A short, written process for your most frequent jobs, covering the steps and the quality checks each one needs, keeps standards consistent even as your team grows. A plumbing business might document exactly how a water heater swap gets quoted and signed off, regardless of which technician shows up.

#8 Let your operational data guide staffing decisions

Research claims that AI tools could take over roughly 35% of a service team's administrative work, saving each employee more than two hours a week.

Use the data your business already generates, such as job duration and callback rates, to decide where to hire, retrain, or rebalance workloads before busy season hits. A technician whose first-time fix rate keeps slipping likely needs more training, not a heavier workload.

#9 Treat onboarding and training as retention tools

Replacing a skilled tradesperson can cost 50% to 200% of their annual salary once you factor in recruiting and lost productivity during ramp-up.

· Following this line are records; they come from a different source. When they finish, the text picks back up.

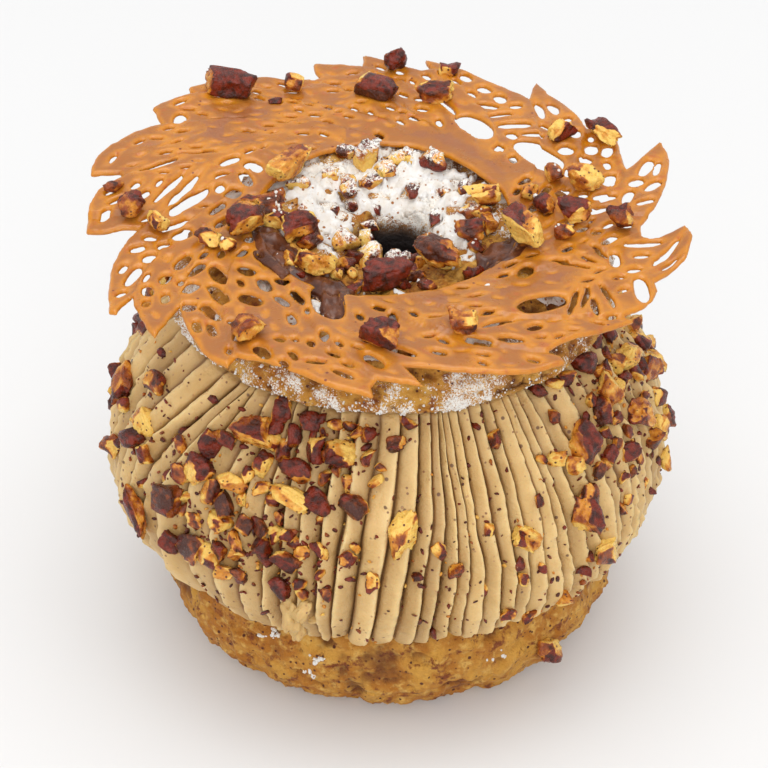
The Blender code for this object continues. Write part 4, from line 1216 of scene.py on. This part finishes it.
def build_chopped_nuts(finish, placed):
    """The smaller nut pieces, kept clear of those already placed."""
    chance = np.random.default_rng(77)
    heap = Heap("skin", "toast", "dust")

    def free(middle, radius, closeness=0.72):
        return all(np.linalg.norm(middle - other) > closeness * (radius + reach) for other, reach in placed)

    def settle(found, length, seed, sink, powder=0.0):
        spot, normal, _ = found
        middle = spot + normal * length * 0.15
        if not free(middle, length * 0.42):
            return
        placed.append((middle, length * 0.42))
        chopped(heap, spot, normal, length, random_look(chance), seed, sink, powder)

    seed = 1000
    for angle, height, wide, tall, count, usual in CREAM_NUT_GROUPS:
        for _ in range(int(count * 1.5)):
            seed += 1
            around = math.radians(chance.normal(angle, wide))
            level = float(np.clip(chance.normal(height, tall), 24 if angle > 270 else 33, 58.2))
            length = usual * chance.uniform(0.65, 1.3)
            out = np.array([math.cos(around), math.sin(around), 0.0])
            start = out * 60 + np.array([0, 0, level])
            found = cast(["piped_cream"], start, -out)
            if found:
                settle(found, length, seed, 0.2)
    for x, y, spread, count, usual in LID_NUT_GROUPS:
        for _ in range(int(count * 1.6)):
            seed += 1
            spot_x, spot_y = chance.normal((x, y), spread * 0.7)
            length = usual * chance.uniform(0.65, 1.3)
            if math.hypot(spot_x - 1.4, spot_y - 0.6) < 4.6 or math.hypot(spot_x, spot_y) > 19.0:
                continue
            found = cast(["baked_lid"], (spot_x, spot_y, 90.0), (0, 0, -1))
            if found:
                settle(found, length, seed, 0.1, 0.85 if spot_y > 1.0 and spot_x < 13 else 0.3)
    for x, y, long, wide, thick, turn, look in TUILE_NUTS:
        seed += 1
        found = cast(["caramel_lace", "baked_lid"], (x, y, 90.0), (0, 0, -1))
        points, faces, skin, toast = nut_shape(3, (long, wide, thick), look, seed)
        ground = found[0][2] if found else tuile_height(x, y) + 0.5
        middle = np.array([x, y, ground + thick * 0.45])
        dusted = math.hypot(x, y) < 8 or (y > 8 and math.hypot(x, y) < 18)
        dust = 0.85 * smooth(-0.3, 0.5, points[:, 2] / thick) * dusted
        axes = level_basis(np.array([0, 0, 1.0]), math.radians(turn))
        heap.add(middle + points @ axes, faces, skin=skin, toast=toast, dust=dust)
    heap.piece("chopped_nuts", finish, "toasted_nut")


def build_crumbs(finish):
    """Flakes of dark skin and crumbs of flesh on the cream."""
    chance = np.random.default_rng(5)
    heap = Heap("skin", "toast", "dust")
    start_points, faces = BALLS[1]
    for number in range(1500):
        around = chance.uniform(0, TAU)
        level = chance.uniform(17, 58)
        if number % 3 == 0:
            angle, height, wide, tall = CREAM_NUT_GROUPS[number // 3 % 12][:4]
            around = math.radians(chance.normal(angle, wide))
            level = float(np.clip(chance.normal(height, tall), 17, 58))
        out = np.array([math.cos(around), math.sin(around), 0.0])
        found = cast(["piped_cream"], out * 60 + np.array([0, 0, level]), -out)
        if found is None:
            continue
        flake = chance.uniform() < 0.55
        long = chance.uniform(0.5, 1.4) if flake else chance.uniform(0.4, 1.0)
        if chance.uniform() < 0.1:
            long *= 1.9
        size = np.array([long, long * chance.uniform(0.4, 0.8), long * (0.2 if flake else 0.6)]) / 2
        shape = start_points * (1 + 0.35 * noise(start_points + number, 0.8, 3))[:, None] * size
        axes = basis(found[1] + chance.normal(size=3) * 0.35, chance.uniform(0, TAU))
        middle = found[0] + found[1] * size[2] * 0.5
        skin = 1.0 if flake or chance.uniform() < 0.3 else 0.0
        heap.add(middle + shape @ axes, faces, skin=skin, toast=chance.uniform(0.2, 1.0), dust=0.0)
    heap.piece("nut_crumbs", finish, "toasted_nut")


# ---------------------------------------------------------------- icing sugar and praline

SUGAR_REACH = 33.0
SUGAR_PITCH = 0.4
BASE_SUGAR = ((240, 15.5, 1.2, 14), (253, 13.5, 0.9, 9), (251, 10.5, 0.9, 9), (298, 12.0, 1.5, 5))


def sugar_cover(x, y):
    """How much icing sugar lies at a place on the lid: below 0 none, towards 1 a thick coat."""
    flat = np.column_stack([np.ravel(x), np.ravel(y), 0 * np.ravel(x)])
    radius = np.hypot(flat[:, 0], flat[:, 1])
    patches = 0.45 * noise(flat, 6.5, 61) + 0.55 * noise(flat, 2.6, 62) + 0.6 * noise(flat, 1.2, 63)
    heart = smooth(21.0, 12.0, radius) * smooth(-16.0, 4.0, flat[:, 1])
    cover = 0.42 * heart - 0.02 + patches - 1.5 * smooth(8.4, 5.4, np.hypot(flat[:, 0] - 1, flat[:, 1]))
    cover -= 0.5 * smooth(24.0, 18.0, radius) * smooth(1.0, -7.0, flat[:, 1])
    return cover.reshape(np.shape(x))


def build_sugar(finish):
    """A coat of sugar on the lid's heart, and clumps and grains round it and on the base."""
    steps = np.arange(-SUGAR_REACH, SUGAR_REACH, SUGAR_PITCH)
    x, y = np.meshgrid(steps, steps, indexing="ij")
    cover = sugar_cover(x, y)
    cover = np.minimum(cover, (SUGAR_REACH - 1.5 - np.hypot(x, y)) * 0.3)
    ground = np.full(x.shape, np.nan)
    for row, column in np.argwhere(cover > -0.35):
        found = cast(["baked_lid"], (x[row, column], y[row, column], 90.0), (0, 0, -1))
        ground[row, column] = found[0][2] if found else np.nan
    cover = np.where(np.isnan(ground), -1.0, cover)
    spots, triangles, solid = contour_cells(cover - 0.12)
    plan = spots * SUGAR_PITCH - SUGAR_REACH
    cell = np.clip(np.round(spots).astype(int), 0, len(steps) - 1)
    height = ground[cell[:, 0], cell[:, 1]]
    depth = np.clip(cover[cell[:, 0], cell[:, 1]] - 0.12, 0, None)
    depth[solid:] = 0.0
    flat = np.column_stack([plan, height])
    rough = 0.5 + 0.75 * noise(flat, 0.75, 71) + 0.3 * noise(flat, 2.0, 72)
    heap_up = 1.5 * smooth(5.0, 2.0, np.hypot(plan[:, 0] - 2.0, (plan[:, 1] - 15.5) * 1.6))
    thick = np.minimum(depth * 2.6, 0.9) * (0.45 + 0.7 * np.clip(rough, 0, 1.4) + heap_up)
    top = np.column_stack([plan, height + 0.04 + thick])
    bottom = np.column_stack([plan[:solid], height[:solid] - 0.25])
    count = len(top)
    lower = np.where(triangles < solid, triangles + count, triangles)
    heap = Heap()
    heap.add(np.concatenate([top, bottom]), np.concatenate([triangles, lower[:, ::-1]]))
    chance = np.random.default_rng(9)
    ball_points, ball_faces = BALLS[1]

    def clump(spot, size, seed):
        shape = ball_points * (1 + 0.35 * noise(ball_points + seed, 0.7, 4))[:, None]
        shape = shape * chance.uniform(0.6, 1.2, 3) * size
        heap.add(spot + shape, ball_faces)

    for seed in range(2600):
        radius = 34.0 * math.sqrt(chance.uniform(0.01, 1))
        around = chance.uniform(0, TAU)
        spot_x, spot_y = radius * math.cos(around), radius * math.sin(around)
        if float(sugar_cover(np.array([spot_x]), np.array([spot_y]))[0]) < chance.uniform(-0.1, 0.5):
            continue
        found = cast(["baked_lid", "chopped_nuts"], (spot_x, spot_y, 90.0), (0, 0, -1))
        if found:
            clump(found[0], chance.uniform(0.14, 0.5), seed)
    for seed in range(2600, 4400):
        around = chance.uniform(0, TAU)
        level = LID_BOTTOM + 0.4 + abs(chance.normal(0, 2.6))
        patch = noise(np.array([[36 * math.cos(around), 36 * math.sin(around), level]]), 5.0, 64)[0]
        if patch < chance.uniform(-0.5, 0.35):
            continue
        out = np.array([math.cos(around), math.sin(around), 0.0])
        found = cast(["baked_lid"], out * 60 + np.array([0, 0, level]), -out)
        if found:
            clump(found[0], chance.uniform(0.08, 0.3), seed)
    for angle, height, spread, count in BASE_SUGAR:
        for seed in range(4400, 4400 + count):
            around = math.radians(chance.normal(angle, spread))
            out = np.array([math.cos(around), math.sin(around), 0.0])
            start = out * 60 + np.array([0, 0, chance.normal(height, spread * 0.5)])
            found = cast(["baked_base"], start, -out)
            if found:
                clump(found[0], chance.uniform(0.15, 0.5), seed)
    heap.piece("icing_sugar", finish, "choux")


PRALINE_DABS = (  # x, y, half-length, half-width, half-thickness and turn
    (-18.6, -6.4, 4.6, 2.8, 1.0, 100),
    (-15.0, -10.6, 5.6, 3.4, 1.1, 128),
    (-10.6, -14.6, 5.4, 3.2, 1.0, 140),
    (-8.2, -19.4, 4.6, 2.6, 1.2, 105),
    (-17.4, -13.2, 4.8, 1.6, 0.7, 125),
    (18.4, -7.6, 4.6, 3.4, 1.1, 30),
)


def build_dabs(finish):
    """Smears of praline that follow whatever they lie on."""
    points, faces = BALLS[4]
    heap = Heap()
    for number, (x, y, long, wide, thick, turn) in enumerate(PRALINE_DABS):
        start = cast(["caramel_lace", "baked_lid"], (x, y, 90.0), (0, 0, -1))[0]
        shape = points * (1 + 0.3 * noise(points + number * 9, 0.8, 2))[:, None]
        shape = shape * np.array([long, wide, thick]) @ level_basis(np.array([0, 0, 1.0]), math.radians(turn))
        place = start + shape
        for index, (spot_x, spot_y, _) in enumerate(place):
            found = cast(["caramel_lace", "baked_lid"], (spot_x, spot_y, 90.0), (0, 0, -1))
            ground = found[0][2] if found else start[2]
            ground = min(max(ground, start[2] - 2.0), start[2] + 1.2)
            place[index, 2] = ground + max(shape[index, 2], -0.3)
        heap.add(place, faces)
    heap.piece("praline_dabs", finish, "caramel")


# ---------------------------------------------------------------- floor, light and camera


def build_stage():
    """A pale floor just under the pastry; its slight glow stands for the bright room."""
    mesh = bpy.data.meshes.new("floor")
    half = 2.0  # metres
    corners = [(-half, -half, 0), (half, -half, 0), (half, half, 0), (-half, half, 0)]
    mesh.from_pydata(corners, [], [(0, 1, 2, 3)])
    floor = bpy.data.objects.new("floor", mesh)
    bpy.context.scene.collection.objects.link(floor)
    n = Nodes("floor_finish")
    glow = {"Emission_Color": (1.0, 1.0, 1.0, 1.0), "Emission_Strength": 0.09}
    mesh.materials.append(n.finish((0.68, 0.68, 0.68, 1.0), 0.7, **glow))
    floor.location.z = -0.2 * MM


def add_light(name, place, size, power):
    """A round soft light that shines at the middle of the pastry."""
    light = bpy.data.lights.new(name, "AREA")
    light.shape = "DISK"
    light.size = size
    light.energy = power
    lamp = bpy.data.objects.new(name, light)
    lamp.location = place
    aim = Vector((0, 0, 0.04)) - Vector(place)
    lamp.rotation_euler = aim.to_track_quat("-Z", "Y").to_euler()
    bpy.context.scene.collection.objects.link(lamp)


def build_light():
    """An even white surround, one soft light above and one from the front."""
    world = bpy.data.worlds.new("studio")
    world.use_nodes = True
    world.node_tree.nodes["Background"].inputs["Color"].default_value = (1.0, 1.0, 1.0, 1.0)
    world.node_tree.nodes["Background"].inputs["Strength"].default_value = 0.88
    bpy.context.scene.world = world
    bpy.context.scene.view_settings.view_transform = "Standard"
    add_light("overhead", (0.0, -0.05, 0.9), 0.7, 3.2)
    add_light("front_fill", (0.0, -0.95, 0.6), 0.8, 3.6)


def build_camera():
    """Looks down on the front from the photograph's height, from less than half a metre away."""
    low, high = cad_box
    height = high[2] - low[2]
    elevation = math.radians(34.5)
    distance = 5.5 * height
    target = Vector((-0.0006, 0.0021, 0.49 * height))
    camera = bpy.data.cameras.new("camera")
    camera.sensor_width = 36.0
    camera.lens = 36.0 * distance / 0.1265
    camera.clip_start = 0.01
    viewer = bpy.data.objects.new("camera", camera)
    viewer.location = target + distance * Vector((0, -math.cos(elevation), math.sin(elevation)))
    viewer.rotation_euler = (math.radians(90) - elevation, 0, 0)
    bpy.context.scene.collection.objects.link(viewer)
    bpy.context.scene.camera = viewer


def main():
    build_stage()
    build_light()
    build_camera()
    build_base()
    cream = build_cream()
    build_shreds(cream.data.materials[0])
    build_lid()
    build_tuile()
    finish, placed = build_large_nuts()
    build_chopped_nuts(finish, placed)
    build_crumbs(finish)
    build_sugar(sugar_finish())
    build_dabs(praline_finish())


main()
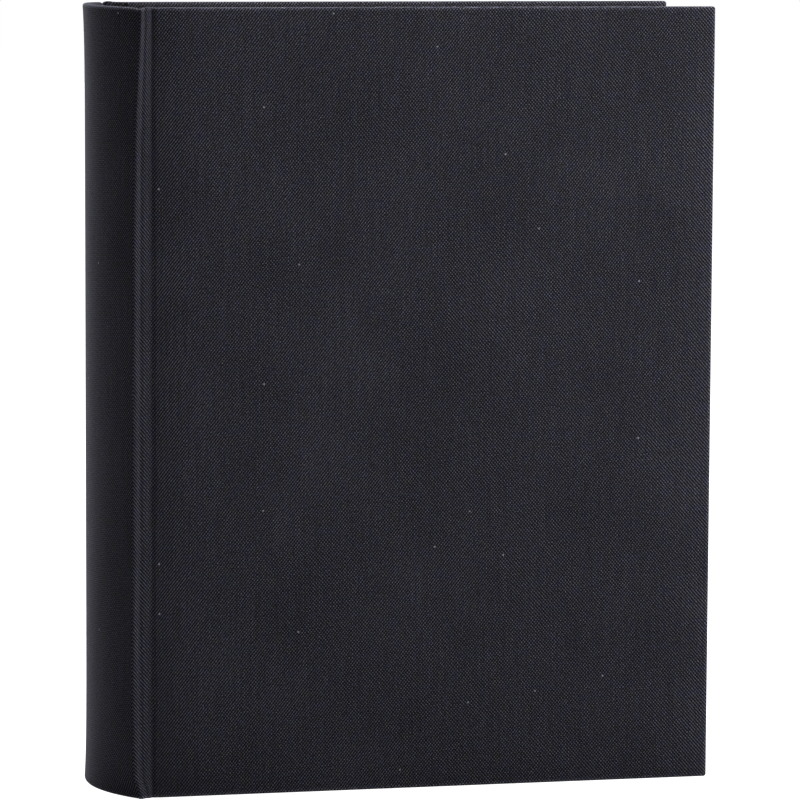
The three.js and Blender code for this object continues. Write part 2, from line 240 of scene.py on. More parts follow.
def white_surroundings():
    """Light from behind the album only, as in a tent with black flags on the camera's side."""
    world = bpy.data.worlds.new("studio")
    bpy.context.scene.world = world
    world.use_nodes = True
    tree = world.node_tree
    tree.nodes.clear()
    direction = make(tree, "ShaderNodeTexCoord").outputs["Generated"]
    behind = between(tree, parts_of(tree, direction)["Y"], 0.0, 0.5, 0.0, TENT_BEHIND)
    shade = make(tree, "ShaderNodeBackground", {"Color": (1, 1, 1.02, 1), "Strength": behind})
    plain = make(tree, "ShaderNodeBackground", {"Color": (1, 1, 1, 1), "Strength": 1.0})
    seen = make(tree, "ShaderNodeLightPath").outputs["Is Camera Ray"]
    both = make(tree, "ShaderNodeMixShader", {0: seen, 1: shade.outputs[0], 2: plain.outputs[0]})
    make(tree, "ShaderNodeOutputWorld", {"Surface": both.outputs[0]})


def pale_floor():
    """White card under the album."""
    bm = bmesh.new()
    bmesh.ops.create_grid(bm, x_segments=2, y_segments=2, size=FLOOR_REACH)
    mesh = bpy.data.meshes.new("floor")
    bm.to_mesh(mesh)
    bm.free()
    floor = bpy.data.objects.new("floor", mesh)
    bpy.context.scene.collection.objects.link(floor)
    material, tree, shader = empty_material("floor_card")
    feed(tree, shader, {"Base Color": (CARD_GREY, CARD_GREY, CARD_GREY, 1), "Roughness": 0.9,
                        "Specular IOR Level": 0.1})
    glow = make(tree, "ShaderNodeEmission", {"Color": (1, 1, 1, 1), "Strength": OVEREXPOSED})
    seen = make(tree, "ShaderNodeLightPath").outputs["Is Camera Ray"]
    lit = make(tree, "ShaderNodeAddShader", {0: shader.outputs[0], 1: glow.outputs[0]})
    card = make(tree, "ShaderNodeMixShader", {0: seen, 1: shader.outputs[0], 2: lit.outputs[0]})
    feed(tree, tree.nodes["Material Output"], {"Surface": card.outputs[0]})
    mesh.materials.append(material)


def soft_light(name, place, towards, size, power):
    """A square area light, placed in metres."""
    light = bpy.data.lights.new(name, "AREA")
    light.size = size
    light.energy = power
    lamp = bpy.data.objects.new(name, light)
    bpy.context.scene.collection.objects.link(lamp)
    lamp.location = place
    lamp.rotation_euler = (Vector(towards) - Vector(place)).to_track_quat("-Z", "Y").to_euler()
    lamp.visible_camera = False


bpy.context.scene.view_settings.view_transform = "Standard"
white_surroundings()
pale_floor()
print("tent and floor ready")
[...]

A structured onboarding process, with clear training steps and check-ins in the first few weeks, gets new hires productive faster and less likely to walk. Even a simple 30-60-90 day check-in schedule tends to catch problems long before they turn into a resignation.

Final thoughts

None of this needs to happen overnight. Pick the one area causing the most friction right now, maybe it's chasing payments, maybe it's an overbooked schedule. Fix that first, then move on to the next.

Growing a service business in 2026 means doing more with the same crew, not necessarily a bigger one. Tighter processes protect the margins that labor shortages and rising costs keep squeezing.

The contractors who win the most work are rarely the cheapest. They're the ones who make hiring them feel easy, from the first quote to the final invoice.